问题
In my PostgreSQL 9.6.2 database, I've got a query that builds a table of calculated fields from some stock data. It calculates a moving average window of 1 through 10 years for each row in the table, and uses that in cyclical adjustments. CAPE, CAPB, CAPC, CAPS, and CAPD, specifically.
I.e., for each row, you calculate avg(earnings)
for the past 1 through 10 years, then do the same for several other variables.
I'm currently using a lateral join to compute the aggregates for each row, but things are incredibly slow and I'm not entirely sure how to speed it up, whether it be indexing / rewriting the query, etc.

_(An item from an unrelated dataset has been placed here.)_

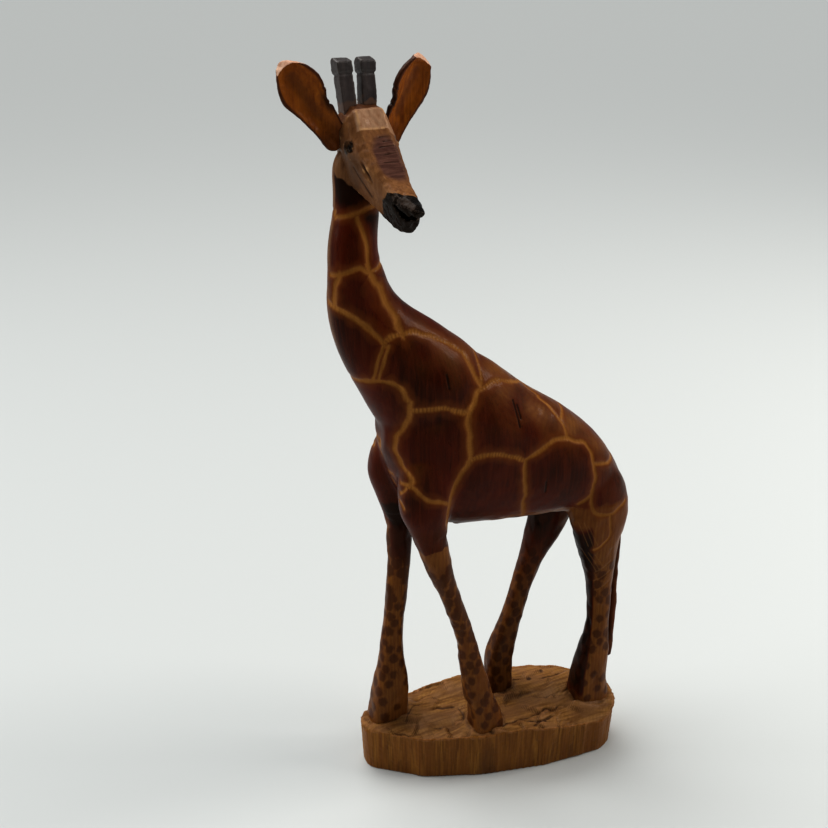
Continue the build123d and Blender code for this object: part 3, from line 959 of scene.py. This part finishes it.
# Cuts of the knife and the gouge on the top of the base: their points in x and y, half width and depth.
GOUGES = [
    ([(-50, 3), (-43, -4), (-36, -11.5), (-26, -16.6), (-14, -17.6)], 0.45, 0.7),
    ([(-12, -18.2), (-2, -16.6), (12, -15.2), (24, -14), (36, -14.6)], 0.5, 0.8),
    ([(-25, 7), (-19, 5), (-14, 4.2)], 0.9, 1.4),
    ([(-14, 4), (-13.5, -2), (-15, -7)], 0.5, 0.5),
    ([(-26, 12.6), (-35, 7.8), (-41, -0.5)], 0.4, 0.45),
    ([(28, 6.8), (35, 6.2), (42, 5)], 0.5, 0.7),
    ([(33, -7), (41, -6.2), (50, -6.5)], 0.6, 0.7),
    ([(9, -16), (16, -18.4), (22, -20.2)], 0.5, 0.9),
    ([(12, -20.4), (18, -18.8), (26, -17)], 0.55, 0.9),
    ([(-30, -4), (-22, -8)], 0.5, 0.4),
    ([(8, 6), (16, 9), (22, 9.5)], 0.5, 0.5),
]

# How far the top of the base rises to each foot, and over how wide a ring.
MOUNDS = {
    "leg_front_left": (1.4, 3.5),
    "leg_front_right": (3.2, 5.0),
    "leg_hind_left": (4.2, 8.0),
    "leg_hind_right": (1.4, 3.5),
}

FLATS = 64  # knife flats on the top
KNOTS = [((25.0, 8.2), 1.3), ((33.0, 11.1), 1.0)]  # place in x and y, radius


def in_turn(points, turn):
    """The points turned about Z by this many degrees."""
    c, s = cos(radians(turn)), sin(radians(turn))
    return points @ np.array([[c, s, 0], [-s, c, 0], [0, 0, 1]])


def base_solid():
    """The base in flat cuts: its oval block, its sloping top and the knife cuts round the rim."""
    corners = []
    for x, y, radius in BASE_OVAL:
        for z in (0.0, 2 * BASE_HEIGHT):
            wide = radius + z * tan(radians(BASE_TAPER))
            corners += [(x + wide * cos(k * pi / 32), y + wide * sin(k * pi / 32), z) for k in range(64)]
    base = hull_of("carved_base", in_turn(np.array(corners), BASE_TURN))
    slice_off(base, (0, 0, BASE_HEIGHT), direction(180, 90 - BASE_SLOPE))
    for yaw, start in KNIFE_CUTS:
        across = direction(yaw, 0)
        height = BASE_HEIGHT + across[0] * start * sin(radians(BASE_SLOPE))
        slice_off(base, across * start + Z * height, direction(yaw, 90 - KNIFE_SLOPE))
    return base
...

For instance when I stratify the query to only include ~ 25k rows, it takes 15 minutes to run which seems way too slow. (RDS on AWS Free Tier)
-- Initialize Cyclical Adjustments
-- This query populates the database with numerous peak/min and CAPE type calculations.
-- We do this by selecting each valid row within the table by security then laterally
-- selecting the calculations for each of those rows. 'Valid' rows are determined by
-- date calculations that make sure every field that has insufficient data behind it
-- (several queries want 5+ years of time series data) is filled with NULL to avoid
-- inaccuracies.
WITH earliest_point AS (
SELECT
security_id,
min(date) as min_date
FROM bloomberg.security_data
GROUP BY security_id
)
SELECT
rec.record_id,
rec.security_id,
date,
-- Each of these cases decides if we have enough data in the database to populate the field. If there are at least
-- x years in the database (where x = 1:10) we do the price / aggregate computation. Otherwise, we shortcut to NULL.
-- NOTE: The NULLIF prevents us from dividing by zero.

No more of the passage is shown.